Obviously, landfills pose a serious hurdle in the pursuit of fostering a more environmentally sustainable world. So how do we go about tempering their impact on the environment? Leaders everywhere have attempted to address this issue through implementation of local recycling programs, municipal waste sites, and incineration of landfill waste, none of which have successfully reduced the harmful effects of landfills. In much the same way that abstinence is the only sure way to prevent pregnancy, so eradicating landfills altogether is the only way to guarantee that their negative consequences disappear. This does not mean that landfills will be gone and garbage that did go to designated waste sites will instead litter the streets. Rather, this means that the demand for landfills must be abolished in an effort to care for the planet in the most sustainable and carbon-neutral way possible. This powerful movement to diverge all waste away from landfills is called “Zero Waste.”

Eliminating the use of landfills involves dual factors: having alternate ways of disposing of materials through compost and recycle systems, and consuming fewer goods overall. Have both of these facets is instrumental in meeting the goal of a zero waste society. Both compost and recycle systems entail the reuse of resources in a productive way, instead of disposing of unwanted waste in a landfill or alternate trash facility. Recycling is the conversion of old materials like plastic and glass bottles or paper into new materials. Recycling is possible with a variety of different materials, but occurs in different manners. Most recyclables have to be sent to an industrial manufacturer to convert old materials into new items, but some recycling, like compost, can be completed by individuals. Compost is the processing of organic matter like food scraps, leaf litter, and manure into fertilizer that can go back into soil to improve its arability.
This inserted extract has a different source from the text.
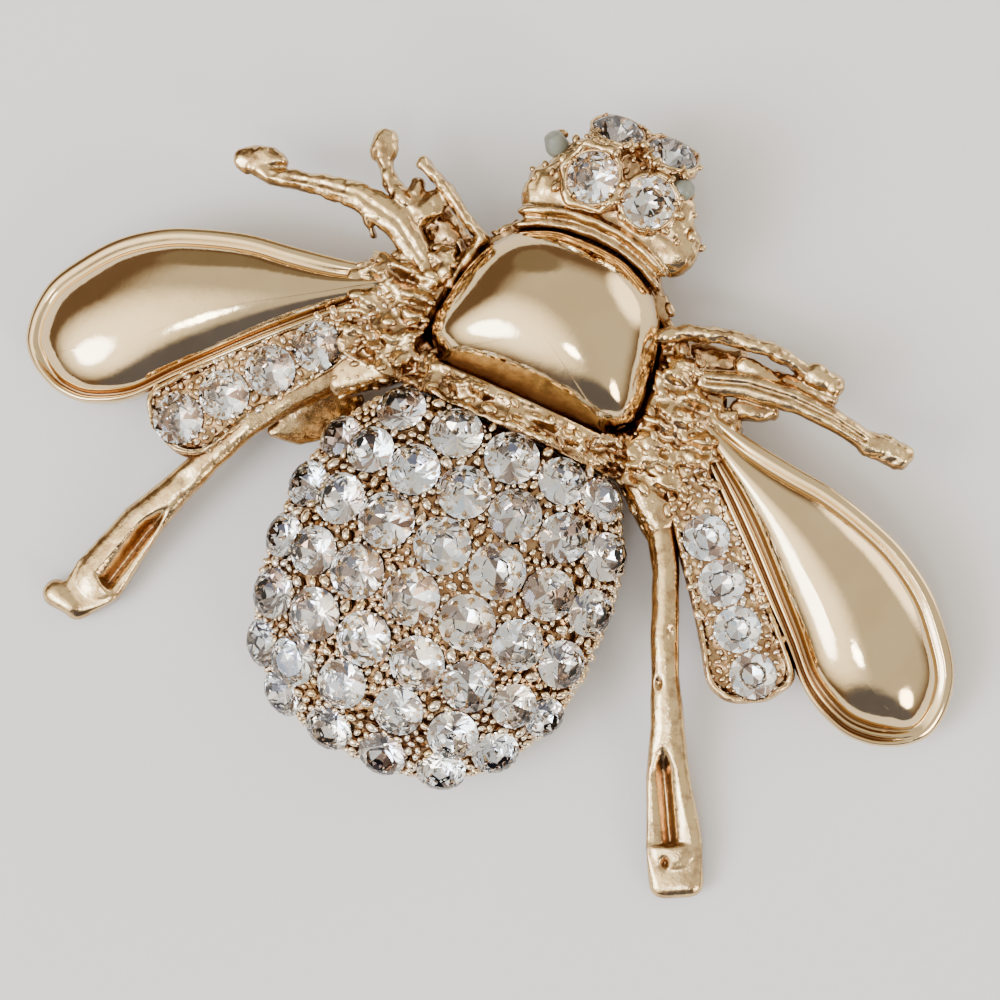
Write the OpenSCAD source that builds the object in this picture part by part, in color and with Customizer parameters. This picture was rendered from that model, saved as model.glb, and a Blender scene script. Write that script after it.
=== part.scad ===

Any waste that cannot be diverted away from landfills as either recycling or compost symbolizes the inefficiency of a waste management system. The extreme inefficiency in the landfill-dependent American waste system stems the fact that consumption and waste structures constitute a very linear system, when there should be a closed system. This means that waste generated is not being diverted from landfills through compost and recycling:

Figure 1
Figure 1 shows the cycle that materials go through today, from extraction of materials to eventual disposal. This system indicates the very linear nature of current waste management systems, from extraction and manufacture, to use, to discard. This system is intrinsically unsustainable, as it promotes the constant processing of new raw materials, including non-renewable resources like metals. If these materials do not get reused or recycled, they will eventually run out and leave us with nothing else to consume, even for necessities.

This chart also concisely outlines the three different stages of waste management, from prevention, to recovery, to disposal. It is clear from this diagram that the vast majority of raw materials that go into manufacturing products (left-hand side of the diagram) end up in landfills upon disposal (far right-hand side of the diagram), even with the existence of strong recycling and compost systems. These closed-loop cycles within the waste prevention and recovery stages clearly are not sufficient alone to minimize waste to landfills; they do, however, show the potential for advancement toward a zero waste vision. Figure 2 in an example of this vision:
Figure 2


Figure 2 depicts a closed-loop system that successfully generates less waste overall than the linear system in Figure 1. In this model, there is no waste going to disposal, and no pollutants being generated. The methods depicted in this diagram are very different than those in Figure 1, and are very interesting in terms of zero waste. For one, this model only includes two stages of waste management, prevention and recovery, so no landfill is necessary at all. This system greatly utilizes principles of reusing and recycling materials much more than the linear model. The tenets outlined in the bottom of the diagram, Rethink, Redesign, Reduce, and Repair, are very useful supplemental values to the modern mantra of “Reduce, Reuse, Recycle.” These other action words emphasize the importance of preventing waste in the first place so that methods of disposal do not have to direct the entire waste management system.

To emphasize the prevention side of this diagram even more, perhaps the most poignant aspect of this chart is that the extraction of raw materials is multitudes smaller than in Figure 1. Because materials that have already been manufactured are being rethought, redesigned, reduced, and repaired, there is much less demand for new raw materials. This value is perhaps the most important aspect of waste prevention and progressing toward a zero waste reality: extracting less materials means producing less new materials, which leads to disposing of less waste in the end.


Though this seems like a relatively simple objective, there are many players that are responsible for working toward zero waste. The first is the government that provides the infrastructure for the waste management system. If a system is institutionally designed in the context of zero waste, then it will be more successful at implementing a zero waste production and consumption model. Also, governments can institute policies that dictate the proper creation and management of waste that incentivizes people to stop wasting so much.

The second key player in all of this is the producer of the goods that are bought and sold. Producers are the ones responsible for both extracting the raw materials and constructing the makeup of their products, which determines if they are recyclable or compostable. For example, a food company determines if it wants its packaging to be flimsy plastic that must go into the landfill or rigid plastic that can be recycled.

Producers are a very important player in the waste management system, but they operate on an economic system of supply and demand. If we the consumers demand their products, then the producers will extract more resources to meet the necessary supply. That is why it is crucial that individual consumers demand and abide by the principles of zero waste. To see this vision become a reality, they must band together to consume less, demand that producers manufacture less waste, and advocate for governments to put the necessary structures in place to meet these goals.

Reducing waste is important in a world that is compromised by environmental issues. It is time that we reinstate a system of reduced waste and greater efficiency. We need to talk back the economy with the mantra that no one likes trash talkers! We talk compost. We talk reduction. We talk redesign a world suited to a waste-free system. We talk saving the planet for future generations. We don’t talk trash.